--- Aim of the exercise ---
From the data that follows, print exactly the lines starting at the one containing "Put it together" and ending at the one containing "before = set(bpy.data.objects)"; include both of them and nothing more.

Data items
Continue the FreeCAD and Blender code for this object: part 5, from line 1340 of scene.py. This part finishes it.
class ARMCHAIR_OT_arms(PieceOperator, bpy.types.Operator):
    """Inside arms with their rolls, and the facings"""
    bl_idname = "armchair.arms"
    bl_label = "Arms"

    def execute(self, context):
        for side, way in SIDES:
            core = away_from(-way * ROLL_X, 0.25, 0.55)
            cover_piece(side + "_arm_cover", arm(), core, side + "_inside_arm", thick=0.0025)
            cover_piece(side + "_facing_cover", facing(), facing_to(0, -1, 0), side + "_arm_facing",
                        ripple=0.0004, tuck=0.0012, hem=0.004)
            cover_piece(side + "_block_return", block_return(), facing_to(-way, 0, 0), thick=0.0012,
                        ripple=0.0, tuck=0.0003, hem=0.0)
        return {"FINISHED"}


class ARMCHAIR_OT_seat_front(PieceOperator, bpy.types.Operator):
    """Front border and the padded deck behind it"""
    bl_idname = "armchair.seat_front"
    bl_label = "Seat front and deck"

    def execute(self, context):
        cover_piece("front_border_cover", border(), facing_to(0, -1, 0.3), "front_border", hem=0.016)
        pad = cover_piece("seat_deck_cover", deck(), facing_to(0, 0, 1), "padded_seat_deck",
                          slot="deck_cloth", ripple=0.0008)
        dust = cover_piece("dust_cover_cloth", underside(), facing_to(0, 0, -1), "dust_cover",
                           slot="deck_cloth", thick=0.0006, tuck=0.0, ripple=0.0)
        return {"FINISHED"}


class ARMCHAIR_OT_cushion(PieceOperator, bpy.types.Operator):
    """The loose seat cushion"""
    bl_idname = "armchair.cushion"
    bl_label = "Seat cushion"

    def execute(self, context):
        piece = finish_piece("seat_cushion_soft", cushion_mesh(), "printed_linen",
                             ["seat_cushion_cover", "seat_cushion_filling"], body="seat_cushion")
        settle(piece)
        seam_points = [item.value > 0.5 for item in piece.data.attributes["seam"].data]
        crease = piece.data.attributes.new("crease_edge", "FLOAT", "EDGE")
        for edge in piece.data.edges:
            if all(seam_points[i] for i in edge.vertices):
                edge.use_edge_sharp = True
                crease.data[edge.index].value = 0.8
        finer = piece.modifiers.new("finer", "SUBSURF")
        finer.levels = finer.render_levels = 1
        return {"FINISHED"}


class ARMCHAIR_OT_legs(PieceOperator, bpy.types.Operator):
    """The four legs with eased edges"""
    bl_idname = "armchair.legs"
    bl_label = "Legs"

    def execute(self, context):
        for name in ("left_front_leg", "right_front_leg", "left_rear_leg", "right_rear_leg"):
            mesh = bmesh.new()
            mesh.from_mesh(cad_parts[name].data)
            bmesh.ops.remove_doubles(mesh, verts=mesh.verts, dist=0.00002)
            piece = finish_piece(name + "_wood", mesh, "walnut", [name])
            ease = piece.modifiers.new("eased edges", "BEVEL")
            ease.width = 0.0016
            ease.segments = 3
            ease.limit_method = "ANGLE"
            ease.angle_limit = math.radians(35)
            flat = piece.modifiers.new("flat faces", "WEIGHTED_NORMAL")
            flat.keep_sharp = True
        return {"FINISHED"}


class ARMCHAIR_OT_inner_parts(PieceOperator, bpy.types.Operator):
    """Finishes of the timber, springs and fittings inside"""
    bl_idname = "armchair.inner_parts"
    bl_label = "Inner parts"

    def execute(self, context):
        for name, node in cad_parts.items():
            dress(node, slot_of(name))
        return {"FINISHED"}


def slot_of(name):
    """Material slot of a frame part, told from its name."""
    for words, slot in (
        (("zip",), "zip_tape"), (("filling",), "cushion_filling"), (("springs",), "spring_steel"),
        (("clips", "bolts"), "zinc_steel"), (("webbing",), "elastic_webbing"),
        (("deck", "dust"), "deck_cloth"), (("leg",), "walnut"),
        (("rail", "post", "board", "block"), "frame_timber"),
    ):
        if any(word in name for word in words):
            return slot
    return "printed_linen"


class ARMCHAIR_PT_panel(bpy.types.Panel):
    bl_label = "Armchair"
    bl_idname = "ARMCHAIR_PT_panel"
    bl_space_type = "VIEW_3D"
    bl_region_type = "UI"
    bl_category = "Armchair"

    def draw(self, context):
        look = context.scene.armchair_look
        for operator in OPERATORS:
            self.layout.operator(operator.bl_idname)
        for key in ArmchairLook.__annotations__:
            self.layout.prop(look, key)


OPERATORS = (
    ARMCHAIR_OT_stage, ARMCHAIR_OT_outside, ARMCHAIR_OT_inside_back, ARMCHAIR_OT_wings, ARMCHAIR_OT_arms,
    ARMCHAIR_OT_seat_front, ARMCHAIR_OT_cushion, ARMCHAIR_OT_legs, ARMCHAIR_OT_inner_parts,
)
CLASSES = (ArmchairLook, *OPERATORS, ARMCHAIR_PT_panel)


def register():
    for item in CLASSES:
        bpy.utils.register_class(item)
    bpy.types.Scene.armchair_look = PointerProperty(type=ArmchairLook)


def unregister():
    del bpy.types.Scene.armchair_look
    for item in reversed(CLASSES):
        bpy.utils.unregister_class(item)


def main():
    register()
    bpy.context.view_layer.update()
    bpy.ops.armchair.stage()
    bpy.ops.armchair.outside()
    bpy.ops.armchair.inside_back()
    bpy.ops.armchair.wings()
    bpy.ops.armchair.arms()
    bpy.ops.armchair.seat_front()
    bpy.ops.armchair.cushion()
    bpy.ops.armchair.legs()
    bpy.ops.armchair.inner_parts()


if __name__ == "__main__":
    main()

--

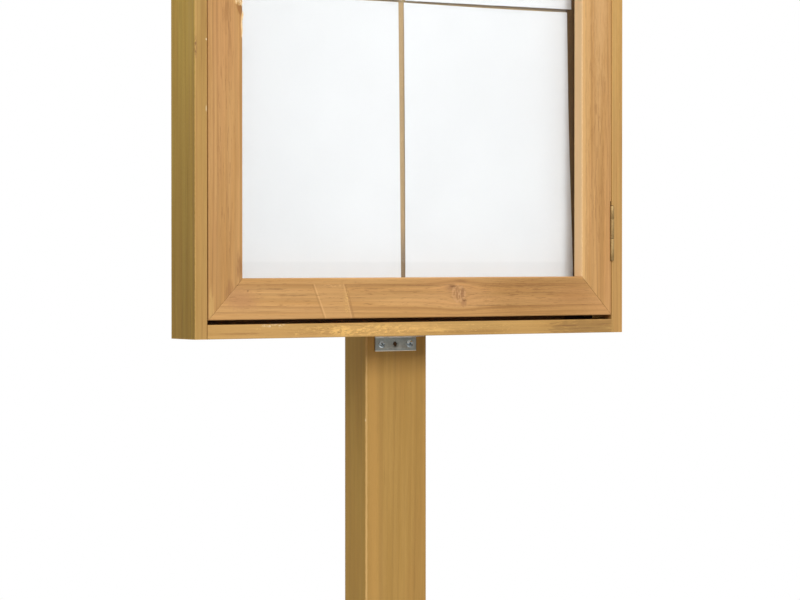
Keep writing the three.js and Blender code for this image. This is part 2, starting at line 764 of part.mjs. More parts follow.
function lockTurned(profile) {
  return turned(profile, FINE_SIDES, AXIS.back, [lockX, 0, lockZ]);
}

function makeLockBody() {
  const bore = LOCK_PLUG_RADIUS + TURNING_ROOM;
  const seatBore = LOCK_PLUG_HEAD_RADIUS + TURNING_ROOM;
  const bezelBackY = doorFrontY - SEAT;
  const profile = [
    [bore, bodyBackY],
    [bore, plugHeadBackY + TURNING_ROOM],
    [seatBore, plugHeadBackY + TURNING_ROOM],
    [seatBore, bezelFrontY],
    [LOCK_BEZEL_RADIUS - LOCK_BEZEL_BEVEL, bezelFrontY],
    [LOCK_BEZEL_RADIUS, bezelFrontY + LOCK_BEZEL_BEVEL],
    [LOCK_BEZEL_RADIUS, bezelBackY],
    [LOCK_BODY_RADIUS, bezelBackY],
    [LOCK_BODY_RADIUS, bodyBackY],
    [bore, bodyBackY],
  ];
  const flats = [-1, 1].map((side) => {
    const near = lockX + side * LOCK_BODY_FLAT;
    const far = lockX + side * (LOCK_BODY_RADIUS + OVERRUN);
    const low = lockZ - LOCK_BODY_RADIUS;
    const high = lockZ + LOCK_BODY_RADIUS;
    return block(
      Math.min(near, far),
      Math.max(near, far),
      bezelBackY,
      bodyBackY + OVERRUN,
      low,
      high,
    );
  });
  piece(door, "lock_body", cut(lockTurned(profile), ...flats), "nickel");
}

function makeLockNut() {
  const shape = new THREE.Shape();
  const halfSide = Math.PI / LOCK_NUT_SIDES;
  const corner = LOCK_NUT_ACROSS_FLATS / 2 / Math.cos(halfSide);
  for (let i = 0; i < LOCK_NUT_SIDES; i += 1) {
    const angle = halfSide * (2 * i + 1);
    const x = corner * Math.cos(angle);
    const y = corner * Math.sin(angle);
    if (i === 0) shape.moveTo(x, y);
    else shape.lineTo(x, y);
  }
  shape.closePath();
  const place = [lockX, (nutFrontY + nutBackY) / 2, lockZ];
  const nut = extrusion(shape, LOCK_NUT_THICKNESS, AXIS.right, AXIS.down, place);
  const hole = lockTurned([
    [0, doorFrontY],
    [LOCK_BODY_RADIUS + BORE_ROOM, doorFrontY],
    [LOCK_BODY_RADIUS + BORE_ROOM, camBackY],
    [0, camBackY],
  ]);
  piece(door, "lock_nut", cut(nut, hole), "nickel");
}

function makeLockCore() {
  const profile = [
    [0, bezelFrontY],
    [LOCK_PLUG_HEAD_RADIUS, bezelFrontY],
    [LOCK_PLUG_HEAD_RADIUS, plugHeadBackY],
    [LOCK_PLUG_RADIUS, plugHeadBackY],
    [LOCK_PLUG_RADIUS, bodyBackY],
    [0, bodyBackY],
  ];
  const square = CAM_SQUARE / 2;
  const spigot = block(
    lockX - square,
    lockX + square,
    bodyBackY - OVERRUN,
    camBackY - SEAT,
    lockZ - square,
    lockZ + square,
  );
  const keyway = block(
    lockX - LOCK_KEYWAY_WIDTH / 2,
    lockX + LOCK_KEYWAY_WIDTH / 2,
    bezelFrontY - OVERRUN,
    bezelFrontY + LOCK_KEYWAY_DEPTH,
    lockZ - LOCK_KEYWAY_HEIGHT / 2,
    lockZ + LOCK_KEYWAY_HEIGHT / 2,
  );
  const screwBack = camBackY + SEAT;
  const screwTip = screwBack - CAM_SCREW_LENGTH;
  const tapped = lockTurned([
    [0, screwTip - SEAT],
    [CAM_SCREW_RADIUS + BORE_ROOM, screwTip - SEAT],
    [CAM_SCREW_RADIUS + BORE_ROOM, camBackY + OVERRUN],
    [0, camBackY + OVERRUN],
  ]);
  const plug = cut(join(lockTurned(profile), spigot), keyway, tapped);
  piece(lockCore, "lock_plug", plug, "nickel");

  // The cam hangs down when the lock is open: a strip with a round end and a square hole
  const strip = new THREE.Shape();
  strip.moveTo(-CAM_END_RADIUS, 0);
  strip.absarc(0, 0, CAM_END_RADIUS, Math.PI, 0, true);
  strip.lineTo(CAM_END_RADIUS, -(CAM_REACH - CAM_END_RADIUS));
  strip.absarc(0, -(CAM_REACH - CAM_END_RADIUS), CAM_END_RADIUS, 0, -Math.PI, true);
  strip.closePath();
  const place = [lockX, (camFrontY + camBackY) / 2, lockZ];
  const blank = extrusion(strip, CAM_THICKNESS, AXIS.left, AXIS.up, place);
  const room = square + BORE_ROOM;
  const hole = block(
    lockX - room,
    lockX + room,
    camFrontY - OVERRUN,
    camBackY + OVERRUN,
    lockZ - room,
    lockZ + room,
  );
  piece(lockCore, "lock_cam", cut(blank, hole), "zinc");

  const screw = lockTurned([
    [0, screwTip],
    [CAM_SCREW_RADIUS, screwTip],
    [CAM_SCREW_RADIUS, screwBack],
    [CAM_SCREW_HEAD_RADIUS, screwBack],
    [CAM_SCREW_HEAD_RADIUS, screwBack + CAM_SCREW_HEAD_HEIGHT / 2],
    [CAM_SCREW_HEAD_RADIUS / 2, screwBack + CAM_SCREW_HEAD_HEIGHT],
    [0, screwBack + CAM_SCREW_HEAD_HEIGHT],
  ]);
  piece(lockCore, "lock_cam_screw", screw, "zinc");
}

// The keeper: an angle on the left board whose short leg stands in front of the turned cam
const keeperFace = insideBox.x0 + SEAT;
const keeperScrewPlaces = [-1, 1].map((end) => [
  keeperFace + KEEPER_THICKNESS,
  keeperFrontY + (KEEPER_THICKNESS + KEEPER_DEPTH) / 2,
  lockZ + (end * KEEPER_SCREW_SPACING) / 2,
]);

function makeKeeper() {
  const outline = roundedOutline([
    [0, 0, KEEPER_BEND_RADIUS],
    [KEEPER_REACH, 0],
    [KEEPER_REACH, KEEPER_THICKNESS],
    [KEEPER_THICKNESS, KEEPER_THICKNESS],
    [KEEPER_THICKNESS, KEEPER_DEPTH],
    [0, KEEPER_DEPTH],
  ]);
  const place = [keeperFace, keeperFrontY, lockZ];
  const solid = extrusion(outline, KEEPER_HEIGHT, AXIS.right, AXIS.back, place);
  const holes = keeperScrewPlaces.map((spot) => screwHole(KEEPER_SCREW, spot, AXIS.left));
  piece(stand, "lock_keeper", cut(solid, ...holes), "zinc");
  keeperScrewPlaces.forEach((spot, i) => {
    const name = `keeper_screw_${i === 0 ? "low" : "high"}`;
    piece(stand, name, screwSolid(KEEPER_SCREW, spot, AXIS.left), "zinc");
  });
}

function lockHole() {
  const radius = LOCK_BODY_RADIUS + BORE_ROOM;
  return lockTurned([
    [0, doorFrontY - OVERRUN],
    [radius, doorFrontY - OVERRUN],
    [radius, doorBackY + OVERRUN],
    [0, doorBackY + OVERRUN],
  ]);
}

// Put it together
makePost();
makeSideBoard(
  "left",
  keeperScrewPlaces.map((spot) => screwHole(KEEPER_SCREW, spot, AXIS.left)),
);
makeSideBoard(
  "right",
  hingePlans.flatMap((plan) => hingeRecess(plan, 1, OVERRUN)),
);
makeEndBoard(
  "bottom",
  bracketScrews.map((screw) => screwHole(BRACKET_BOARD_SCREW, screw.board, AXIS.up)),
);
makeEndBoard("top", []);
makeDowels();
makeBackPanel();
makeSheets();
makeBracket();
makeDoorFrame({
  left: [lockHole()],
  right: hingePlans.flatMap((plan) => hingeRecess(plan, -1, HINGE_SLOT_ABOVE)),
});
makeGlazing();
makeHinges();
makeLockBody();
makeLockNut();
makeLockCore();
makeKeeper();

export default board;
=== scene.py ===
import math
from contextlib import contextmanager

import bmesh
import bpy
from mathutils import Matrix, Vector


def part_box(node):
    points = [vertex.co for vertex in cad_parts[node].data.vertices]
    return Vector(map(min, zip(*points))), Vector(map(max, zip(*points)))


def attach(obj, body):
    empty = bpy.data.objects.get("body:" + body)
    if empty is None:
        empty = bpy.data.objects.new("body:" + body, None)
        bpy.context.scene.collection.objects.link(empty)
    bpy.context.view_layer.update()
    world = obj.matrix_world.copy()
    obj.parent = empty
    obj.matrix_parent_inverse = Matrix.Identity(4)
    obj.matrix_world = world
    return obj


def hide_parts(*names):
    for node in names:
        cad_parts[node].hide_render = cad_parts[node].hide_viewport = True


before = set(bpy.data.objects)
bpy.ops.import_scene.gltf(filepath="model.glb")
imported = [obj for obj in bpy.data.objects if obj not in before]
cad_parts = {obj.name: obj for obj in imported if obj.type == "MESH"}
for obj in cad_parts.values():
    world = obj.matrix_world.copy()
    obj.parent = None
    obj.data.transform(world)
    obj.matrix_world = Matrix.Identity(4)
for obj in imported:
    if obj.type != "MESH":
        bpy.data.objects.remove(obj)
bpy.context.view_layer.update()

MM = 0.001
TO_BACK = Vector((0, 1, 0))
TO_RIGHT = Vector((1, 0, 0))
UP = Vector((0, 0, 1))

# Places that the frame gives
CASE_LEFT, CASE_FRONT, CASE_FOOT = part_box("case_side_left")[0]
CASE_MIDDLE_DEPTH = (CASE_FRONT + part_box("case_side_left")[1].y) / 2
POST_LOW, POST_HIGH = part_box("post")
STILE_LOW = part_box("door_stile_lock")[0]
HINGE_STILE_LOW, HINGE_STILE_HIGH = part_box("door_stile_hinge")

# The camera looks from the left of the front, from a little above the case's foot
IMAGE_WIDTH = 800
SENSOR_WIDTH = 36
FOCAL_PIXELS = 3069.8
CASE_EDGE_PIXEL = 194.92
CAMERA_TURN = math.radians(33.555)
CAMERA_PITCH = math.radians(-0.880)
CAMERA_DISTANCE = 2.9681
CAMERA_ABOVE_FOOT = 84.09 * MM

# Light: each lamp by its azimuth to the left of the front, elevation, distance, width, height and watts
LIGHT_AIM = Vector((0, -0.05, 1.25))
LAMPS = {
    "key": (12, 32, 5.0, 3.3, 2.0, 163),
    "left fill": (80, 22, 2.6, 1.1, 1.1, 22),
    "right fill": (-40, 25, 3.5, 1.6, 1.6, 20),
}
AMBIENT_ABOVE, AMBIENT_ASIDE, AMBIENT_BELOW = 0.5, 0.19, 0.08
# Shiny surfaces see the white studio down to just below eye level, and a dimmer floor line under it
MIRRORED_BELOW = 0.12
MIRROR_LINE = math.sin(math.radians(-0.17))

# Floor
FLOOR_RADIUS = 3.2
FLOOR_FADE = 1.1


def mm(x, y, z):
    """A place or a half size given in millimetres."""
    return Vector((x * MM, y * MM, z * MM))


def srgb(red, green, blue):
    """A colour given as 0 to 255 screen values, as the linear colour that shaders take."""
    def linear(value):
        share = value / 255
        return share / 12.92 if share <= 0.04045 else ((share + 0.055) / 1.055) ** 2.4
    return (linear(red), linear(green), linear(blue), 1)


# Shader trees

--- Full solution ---
// Put it together
makePost();
makeSideBoard(
  "left",
  keeperScrewPlaces.map((spot) => screwHole(KEEPER_SCREW, spot, AXIS.left)),
);
makeSideBoard(
  "right",
  hingePlans.flatMap((plan) => hingeRecess(plan, 1, OVERRUN)),
);
makeEndBoard(
  "bottom",
  bracketScrews.map((screw) => screwHole(BRACKET_BOARD_SCREW, screw.board, AXIS.up)),
);
makeEndBoard("top", []);
makeDowels();
makeBackPanel();
makeSheets();
makeBracket();
makeDoorFrame({
  left: [lockHole()],
  right: hingePlans.flatMap((plan) => hingeRecess(plan, -1, HINGE_SLOT_ABOVE)),
});
makeGlazing();
makeHinges();
makeLockBody();
makeLockNut();
makeLockCore();
makeKeeper();

export default board;
=== scene.py ===
import math
from contextlib import contextmanager

import bmesh
import bpy
from mathutils import Matrix, Vector


def part_box(node):
    points = [vertex.co for vertex in cad_parts[node].data.vertices]
    return Vector(map(min, zip(*points))), Vector(map(max, zip(*points)))


def attach(obj, body):
    empty = bpy.data.objects.get("body:" + body)
    if empty is None:
        empty = bpy.data.objects.new("body:" + body, None)
        bpy.context.scene.collection.objects.link(empty)
    bpy.context.view_layer.update()
    world = obj.matrix_world.copy()
    obj.parent = empty
    obj.matrix_parent_inverse = Matrix.Identity(4)
    obj.matrix_world = world
    return obj


def hide_parts(*names):
    for node in names:
        cad_parts[node].hide_render = cad_parts[node].hide_viewport = True


before = set(bpy.data.objects)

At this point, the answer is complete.